Problem statement. Within the records below, reproduce without change the lines from the line that has "Keep writing the" through the line that has "tied loops, the", and only those.

--- Start of Supplied records ---

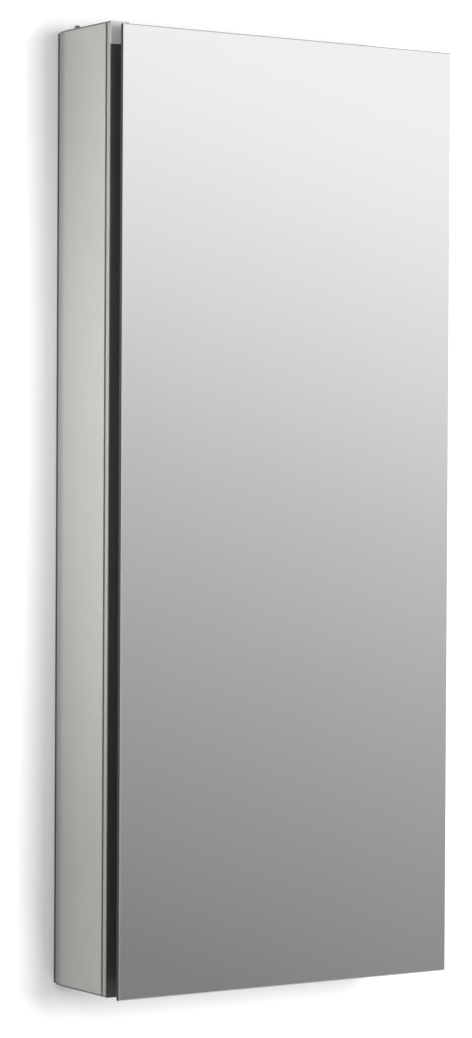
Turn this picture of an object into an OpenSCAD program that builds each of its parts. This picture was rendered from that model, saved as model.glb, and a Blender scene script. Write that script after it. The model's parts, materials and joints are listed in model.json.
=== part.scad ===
// Wall-hung mirrored medicine cabinet with one overhanging mirror door.
// +Z is up, +Y points into the wall, and the door faces -Y.
// The origin is at the middle of the cabinet's back face, which lies on the wall plane y = 0.
// The hinges are on the right-hand side, as seen by a person who faces the mirror.

/* [Cabinet] */
// Width of the mirror, and of the body behind it
cab_w = 381; // [340:1:500]
// Height of the body's side profiles with their caps
cab_h = 920; // [800:10:1000]
// Depth of the body, from the wall to the front of its side profiles
body_d = 100; // [92:1:140]

/* [Side profiles] */
// Width of each profile's front face
face_w = 20; // [20:1:22]
// Wall thickness of the profiles
wall = 2; // [1.6:0.2:2.4]
// Width of the shadow groove down each side
groove_w = 3; // [2:0.5:4]
// Distance from the front of the profile to the shadow groove
groove_setback = 5.5; // [4:0.5:7]

/* [Door] */
// How far the mirror's top edge lies below the top of the side profiles
mirror_drop = 5; // [5:1:12]
// Space between the front of the body and the back of the mirror panel, for fingers
finger_gap = 18.5; // [16.5:0.5:22]
// Thickness of the front mirror
mirror_t = 4; // [3:0.5:5]
// Distance from the mirror's edge to the door frame behind it
frame_inset = 12; // [11:0.5:13]
// Width of the door frame's stiles and rails
stile_w = 36; // [34:1:44]

/* [Shelves] */
// Thickness of the glass shelves
shelf_t = 5; // [4:1:6]
// Distance between neighbouring shelf-pin holes
pin_pitch = 32; // [25:1:40]

/* [Hidden] */
$fn = 48;
eps = 0.01;

// Body
shelf_count = 3;
half_w = cab_w / 2;
half_h = cab_h / 2;
inner_x = half_w - face_w;
cap_t = 1.6;
cap_inset = 0.7;
profile_top = half_h - cap_t;
panel_t = 1.5;
panel_drop = 4;
panel_top = half_h - panel_drop;
panel_lip = 24;
back_t = 2;
back_inset = 1.6;
rail_t = 3;
rail_h = 18;
wall_screw_r = 3.25;
wall_screw_x = 140;
wall_screw_z = half_h - 15;
back_glass_t = 3;

// Side profile section
groove_d = 2.5;
front_block = 14;
front_wall = 4;
band_flat = 7;
band_soft = 15;
band_angle = 8;
band_r = band_soft / sin(band_angle);
port_x = 6.5;
port_y = -28;
port_r = 3.6;
port_bore_r = 1.7;

// Seals and their end piece
seal_t = 1.5;
seal_stop_h = 20;
seal_crown = 0.45;

// Door, front to back
mirror_bottom = -half_h;
mirror_top = half_h - mirror_drop;
mirror_bevel = 1;
tape_t = 0.8;
tape_w = 18;
tape_inset = 3;
backing_t = 1.2;
backing_inset = 0.5;
frame_front = -(body_d + finger_gap);
frame_back = -(body_d + seal_t + 0.2);
frame_t = frame_back - frame_front;
frame_x = half_w - frame_inset;
frame_top = mirror_top - frame_inset;
frame_bottom = mirror_bottom + frame_inset;
backing_front = frame_front - backing_t;
glass_back = backing_front - tape_t;
glass_front = glass_back - mirror_t;
frame_wall = 1.6;
recess_d = 1.2;
rib_u = 25;
slot_u = 28;
inner_glass_t = 3;
slot_clear = 0.2;
inner_glass_back = frame_back - recess_d - slot_clear;
key_leg = 50;
key_clear = 0.2;
rivet_r = 1.6;
rivet_head_r = 3;
rivet_head_t = 0.6;

// Hinge
knuckle_r = 2.8;
pin_r = 1.25;
pin_bore_r = 1.3;
leaf_t = 1.2;
knuckle_gap = 0.3;
knuckle_count = 35;
hinge_x = half_w - 6.5;
hinge_y = -(body_d + knuckle_gap + knuckle_r);
hinge_bottom = frame_bottom + 4;
hinge_top = frame_top - 4;
knuckle_pitch = (hinge_top - hinge_bottom) / knuckle_count;
leaf_edge = hinge_x - knuckle_r - 0.5;
body_leaf_w = 9.5;
door_leaf_w = 15.5;
hinge_screw_count = 8;
hinge_screw_r = 1.4;
hinge_screw_head_r = 2.6;
body_screw_x = leaf_edge - 5;
door_screw_x = leaf_edge - 10.5;

// At the hinge side, the front of the profile's top is cut down level with the mirror's top edge
relief_d = 16;
relief_floor = mirror_top;

// Shelves and their pins
bay_h = 2 * (panel_top - panel_lip) / (shelf_count + 1);
shelf_gap_x = 4.5;
shelf_front = -(body_d - 8);
shelf_back = -10;
shelf_ease = 0.6;
pin_rows = [-78, -25];
pin_hole_r = 2.5;
pin_shank_r = 2.45;
pin_holes_each_way = 2;
pin_reach = 9;
pad_t = 0.8;

// Magnetic catches
catch_z = [-1, 1] * (panel_top - panel_lip - bay_h / 2);
catch_w = 14;
catch_l = 24;
catch_h = 44;
catch_front = frame_back + 0.3;
catch_ear_h = 12;
catch_ear_t = 3;
strike_x = [0.5 - inner_x, 15.5 - inner_x];
strike_h = 46;

// ---------------------------------------------------------------- helpers

// A box between two corners, each argument being [low, high]
module box(x, y, z) {
    translate([x[0], y[0], z[0]]) cube([x[1] - x[0], y[1] - y[0], z[1] - z[0]]);
}

// A rod along X, from x[0] to x[1]
module rod_x(x, y, z, r) {
    translate([x[0], y, z]) rotate([0, 90, 0]) cylinder(h = x[1] - x[0], r = r);
}

// A rod along Y, from y[0] to y[1]
module rod_y(x, y, z, r) {
    translate([x, y[0], z]) rotate([-90, 0, 0]) cylinder(h = y[1] - y[0], r = r);
}

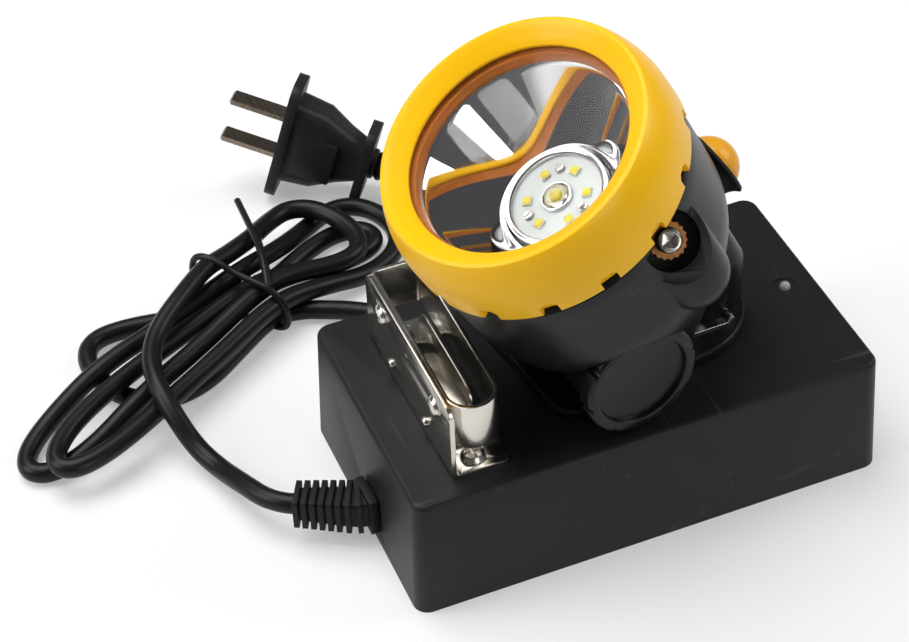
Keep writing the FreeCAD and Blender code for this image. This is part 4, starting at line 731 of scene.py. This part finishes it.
@dataclass
class MainsLead(Assembly):
    """Lead, its tied loops, the tie and the plug."""

    diameter: float = 0.0055
    boot_end: Point = (-0.082764, 0.002410, 0.010)
    boot_axis: Point = (-0.882948, 0.469472, 0.0)
    hank_centre: Point = (-0.066, 0.087, 0.0)
    hank_turn: float = 24.0
    first_run: float = 0.0060
    tail_start: Point = (8.0, -12.5, 2.9)
    tail_turn: float = -50.0
    tail_runs: Pair = (0.0055, 0.0135)
    plug_run: float = 0.012
    points_per_lobe: int = 10
    seen_length: float = 1.06
    tie_radius: float = 0.001
    tie_half: float = 0.0146
    tie_bottom: float = 0.00105
    tie_top: float = 0.0158
    plug_end: Point = (-0.009481, 0.116101, 0.009835)
    plug_axis: Point = (0.790107, -0.549152, -0.272280)
    outward: tuple[Point, ...] = (
        (-0.0928, 0.0176, 0.0080), (-0.0956, 0.0276, 0.0050), (-0.0992, 0.0360, 0.0066),
        (-0.1022, 0.0445, 0.0130), (-0.1034, 0.0530, 0.0158), (-0.1024, 0.0621, 0.0162),
        (-0.0993, 0.0694, 0.0164), (-0.0945, 0.0752, 0.0172), (-0.0888, 0.0802, 0.0180),
        (-0.0824, 0.0862, 0.0180), (-0.0768, 0.0914, 0.0174))
    homeward: tuple[Point, ...] = (
        (-0.0310, 0.0655, 0.0029), (-0.0180, 0.0592, 0.0029), (-0.0040, 0.0565, 0.0029),
        (0.0090, 0.0595, 0.0029), (0.0195, 0.0680, 0.0029), (0.0235, 0.0800, 0.0029),
        (0.0205, 0.0915, 0.0029), (0.0125, 0.1000, 0.0030))
    lobes: tuple[Lobe, ...] = (
        Lobe(37.5, 1, 9.5, -0.9, 12.2, -6.1, (1, 1, 1), 0.3, 0.8, 1.0, (6.2, 3.3)),
        Lobe(-85, -1, 5.2, -4.0, -6.1, 6.1, (1, 0, 1), 0.64, 0.88, 1.0, (3.3, 3.3)),
        Lobe(52, 1, 9.0, 4.0, 6.1, -12.9, (1, 0, 1), 0.22, 0.42, 1.0, (3.3, 1.0)),
        Lobe(-82, -1, 4.4, -7.4, -12.9, 0.0, (1, 1, 1), 0.66, 1.0),
        Lobe(44, -1, 5.4, -4.8, 0.0, 3.0, (1, 0, 0), 0.1, 0.5, 1.0, (1.0, 0.0)),
        Lobe(-50, 1, 16.5, 7.0, 3.0, -9.5, (0, 0, 0), 0.3, 0.8, 0.6, (0.0, 0.0), 0.55))

    def in_hank(self, along: float, across: float, height: float) -> Vector:
        """Point of the hank's own plan, given in millimetres, on the floor in metres."""
        turn = math.radians(self.hank_turn)
        return Vector((self.hank_centre[0] + MM * (along * math.cos(turn) - across * math.sin(turn)),
                       self.hank_centre[1] + MM * (along * math.sin(turn) + across * math.cos(turn)),
                       MM * height))

    def route(self) -> list[Vector]:
        """The lead's control points from boot to plug."""
        start, axis = Vector(self.boot_end), Vector(self.boot_axis).normalized()
        points = [start, start + axis * self.first_run]
        points += [Vector(point) for point in self.outward]
        for lobe in self.lobes:
            shares = [k / self.points_per_lobe for k in range(self.points_per_lobe)]
            points += [self.in_hank(*lobe.point(share)) for share in shares]
        points.append(self.in_hank(*self.lobes[-1].point(1.0)))
        leaving = math.radians(self.hank_turn + self.tail_turn)
        outward = Vector((math.cos(leaving), math.sin(leaving), 0.0))
        tail = self.in_hank(*self.tail_start)
        points += [tail] + [tail + outward * run for run in self.tail_runs]
        points += [Vector(point) for point in self.homeward]
        end, plug = Vector(self.plug_end), Vector(self.plug_axis).normalized()
        points += [end + plug * self.plug_run, end]
        return points

    @staticmethod
    def spline(name: str, points: Sequence[Vector], radius: float,
               closed: bool = False) -> bpy.types.Object:
        """A round wire or cord that follows points.

        Args:
            name: Name of the piece.
            points: Control points in metres.
            radius: Radius of the wire.
            closed: Whether its ends join.

        Returns:
            The curve's object.
        """
        curve = bpy.data.curves.new(name, "CURVE")
        curve.dimensions = "3D"
        curve.bevel_depth = radius
        curve.bevel_resolution = 5
        curve.use_fill_caps = True
        line = curve.splines.new("NURBS")
        line.points.add(len(points) - 1)
        for point, place in zip(line.points, points):
            point.co = (*place, 1.0)
        line.order_u = 3
        line.use_cyclic_u = closed
        line.use_endpoint_u = not closed
        line.resolution_u = 8
        item = bpy.data.objects.new(name, curve)
        bpy.context.scene.collection.objects.link(item)
        return item

    def lay_lead(self) -> bpy.types.Object:
        """The whole lead as one cord."""
        points = self.route()
        lead = self.spline("mains_lead", points, self.diameter / 2)
        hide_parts("cord_lead", "cord_hank", "cord_tail")
        return give(lead, Finishes.JACKET, Body.CHARGER)

    def twist(self) -> list[bpy.types.Object]:
        """Tie wire: a ring round the loops' waist and its two tails."""
        turn = math.radians(self.hank_turn)
        across = Vector((-math.sin(turn), math.cos(turn), 0.0))
        centre = Vector(self.hank_centre)
        along = Vector((math.cos(turn), math.sin(turn), 0.0))
        half, bottom, top = self.tie_half, self.tie_bottom, self.tie_top
        ring = []
        for v, z in ((-0.010, bottom), (0.0, bottom), (0.010, bottom), (0.0138, 0.0026), (half, 0.008),
                     (half, 0.0145), (0.0132, 0.0182), (0.0100, 0.0196), (0.0058, 0.0190), (0.0010, 0.0168),
                     (-0.0060, top), (-0.0098, 0.0150), (-0.0132, 0.0118), (-half, 0.0080),
                     (-half, 0.0050), (-0.0134, 0.0020)):
            ring.append(centre + across * v - along * (0.004 + 0.3 * v) + Vector((0.0, 0.0, z)))
        pieces = [self.spline("tie_ring", ring, self.tie_radius, closed=True)]
        knot = centre - across * 0.0090 - along * 0.0013 + Vector((0.0, 0.0, 0.0150))
        tails = (((-0.0614, 0.0865, 0.0185), (-0.0600, 0.1010, 0.0170), (-0.0587, 0.1190, 0.0140)),
                 ((-0.0616, 0.0830, 0.0165), (-0.0602, 0.0930, 0.0155), (-0.0582, 0.1037, 0.0134)))
        for index, tail in enumerate(tails):
            points = [knot] + [Vector(point) for point in tail]
            pieces.append(self.spline(f"tie_tail_{index + 1}", points, self.tie_radius))
        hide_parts("twist_tie")
        for piece in pieces:
            give(piece, Finishes.TIE, Body.CHARGER)
        return pieces

    def build(self) -> None:
        """Lays the lead, ties it and dresses the plug."""
        lead = self.lay_lead()
        ties = self.twist()
        self.refine("cord_boot", Finishes.RUBBER, "boot_rubber", Body.CHARGER, 0.0002, 40.0)
        plug = self.refine("plug_body", Finishes.PLUG, "plug_plastic", Body.CHARGER, 0.0003, 30.0)
        self.dress_nodes({"plug_blades": Finishes.BLADE})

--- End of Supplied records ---

Solution.
Keep writing the FreeCAD and Blender code for this image. This is part 4, starting at line 731 of scene.py. This part finishes it.
@dataclass
class MainsLead(Assembly):
    """Lead, its tied loops, the tie and the plug."""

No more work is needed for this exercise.